» **Short exercise**: Repeat each line exactly as it is written.

» **Given information**:

┌──

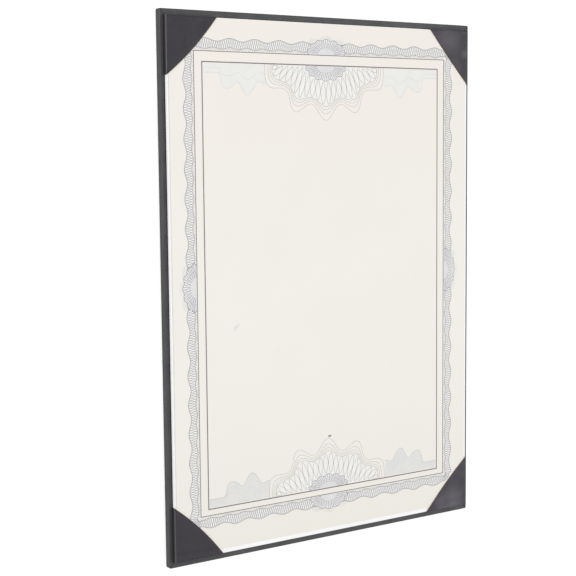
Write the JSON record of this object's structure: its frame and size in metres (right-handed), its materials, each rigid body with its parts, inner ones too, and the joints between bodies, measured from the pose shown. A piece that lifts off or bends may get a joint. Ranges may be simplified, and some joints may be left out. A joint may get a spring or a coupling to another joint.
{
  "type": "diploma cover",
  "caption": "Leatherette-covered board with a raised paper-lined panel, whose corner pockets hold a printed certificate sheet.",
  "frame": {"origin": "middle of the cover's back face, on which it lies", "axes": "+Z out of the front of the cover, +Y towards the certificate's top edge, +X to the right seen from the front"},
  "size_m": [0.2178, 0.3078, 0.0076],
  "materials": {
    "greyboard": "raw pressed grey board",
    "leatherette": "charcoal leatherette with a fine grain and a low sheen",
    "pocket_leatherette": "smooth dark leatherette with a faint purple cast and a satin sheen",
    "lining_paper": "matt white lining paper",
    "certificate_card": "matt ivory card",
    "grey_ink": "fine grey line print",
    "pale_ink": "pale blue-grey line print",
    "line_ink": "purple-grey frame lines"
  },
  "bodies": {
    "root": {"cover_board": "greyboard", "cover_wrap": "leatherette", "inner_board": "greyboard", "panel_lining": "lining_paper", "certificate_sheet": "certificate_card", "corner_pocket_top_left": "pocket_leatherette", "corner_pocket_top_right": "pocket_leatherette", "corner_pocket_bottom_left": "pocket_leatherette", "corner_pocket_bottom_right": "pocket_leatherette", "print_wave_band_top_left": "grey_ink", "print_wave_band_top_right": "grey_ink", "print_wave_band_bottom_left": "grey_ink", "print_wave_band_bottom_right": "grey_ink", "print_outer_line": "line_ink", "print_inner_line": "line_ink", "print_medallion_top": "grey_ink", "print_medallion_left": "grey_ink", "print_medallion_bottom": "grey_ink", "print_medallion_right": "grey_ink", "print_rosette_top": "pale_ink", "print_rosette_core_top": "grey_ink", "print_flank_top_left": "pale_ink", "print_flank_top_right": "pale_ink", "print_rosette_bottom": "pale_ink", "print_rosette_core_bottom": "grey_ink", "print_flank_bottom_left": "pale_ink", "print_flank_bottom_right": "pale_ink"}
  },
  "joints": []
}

└──

» **Task output**:
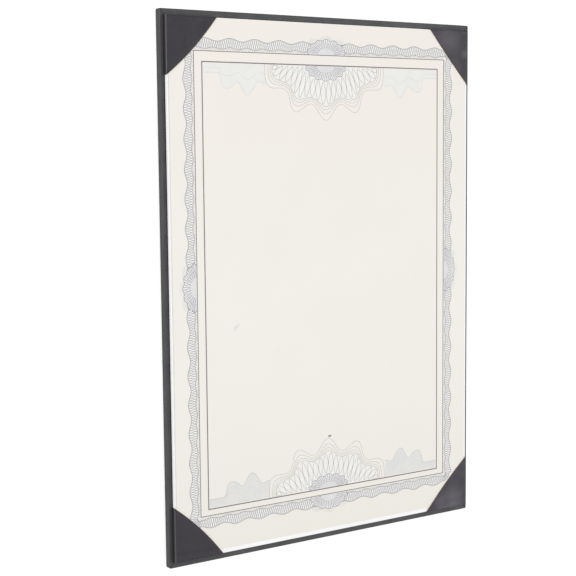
Write the JSON record of this object's structure: its frame and size in metres (right-handed), its materials, each rigid body with its parts, inner ones too, and the joints between bodies, measured from the pose shown. A piece that lifts off or bends may get a joint. Ranges may be simplified, and some joints may be left out. A joint may get a spring or a coupling to another joint.
{
  "type": "diploma cover",
  "caption": "Leatherette-covered board with a raised paper-lined panel, whose corner pockets hold a printed certificate sheet.",
  "frame": {"origin": "middle of the cover's back face, on which it lies", "axes": "+Z out of the front of the cover, +Y towards the certificate's top edge, +X to the right seen from the front"},
  "size_m": [0.2178, 0.3078, 0.0076],
  "materials": {
    "greyboard": "raw pressed grey board",
    "leatherette": "charcoal leatherette with a fine grain and a low sheen",
    "pocket_leatherette": "smooth dark leatherette with a faint purple cast and a satin sheen",
    "lining_paper": "matt white lining paper",
    "certificate_card": "matt ivory card",
    "grey_ink": "fine grey line print",
    "pale_ink": "pale blue-grey line print",
    "line_ink": "purple-grey frame lines"
  },
  "bodies": {
    "root": {"cover_board": "greyboard", "cover_wrap": "leatherette", "inner_board": "greyboard", "panel_lining": "lining_paper", "certificate_sheet": "certificate_card", "corner_pocket_top_left": "pocket_leatherette", "corner_pocket_top_right": "pocket_leatherette", "corner_pocket_bottom_left": "pocket_leatherette", "corner_pocket_bottom_right": "pocket_leatherette", "print_wave_band_top_left": "grey_ink", "print_wave_band_top_right": "grey_ink", "print_wave_band_bottom_left": "grey_ink", "print_wave_band_bottom_right": "grey_ink", "print_outer_line": "line_ink", "print_inner_line": "line_ink", "print_medallion_top": "grey_ink", "print_medallion_left": "grey_ink", "print_medallion_bottom": "grey_ink", "print_medallion_right": "grey_ink", "print_rosette_top": "pale_ink", "print_rosette_core_top": "grey_ink", "print_flank_top_left": "pale_ink", "print_flank_top_right": "pale_ink", "print_rosette_bottom": "pale_ink", "print_rosette_core_bottom": "grey_ink", "print_flank_bottom_left": "pale_ink", "print_flank_bottom_right": "pale_ink"}
  },
  "joints": []
}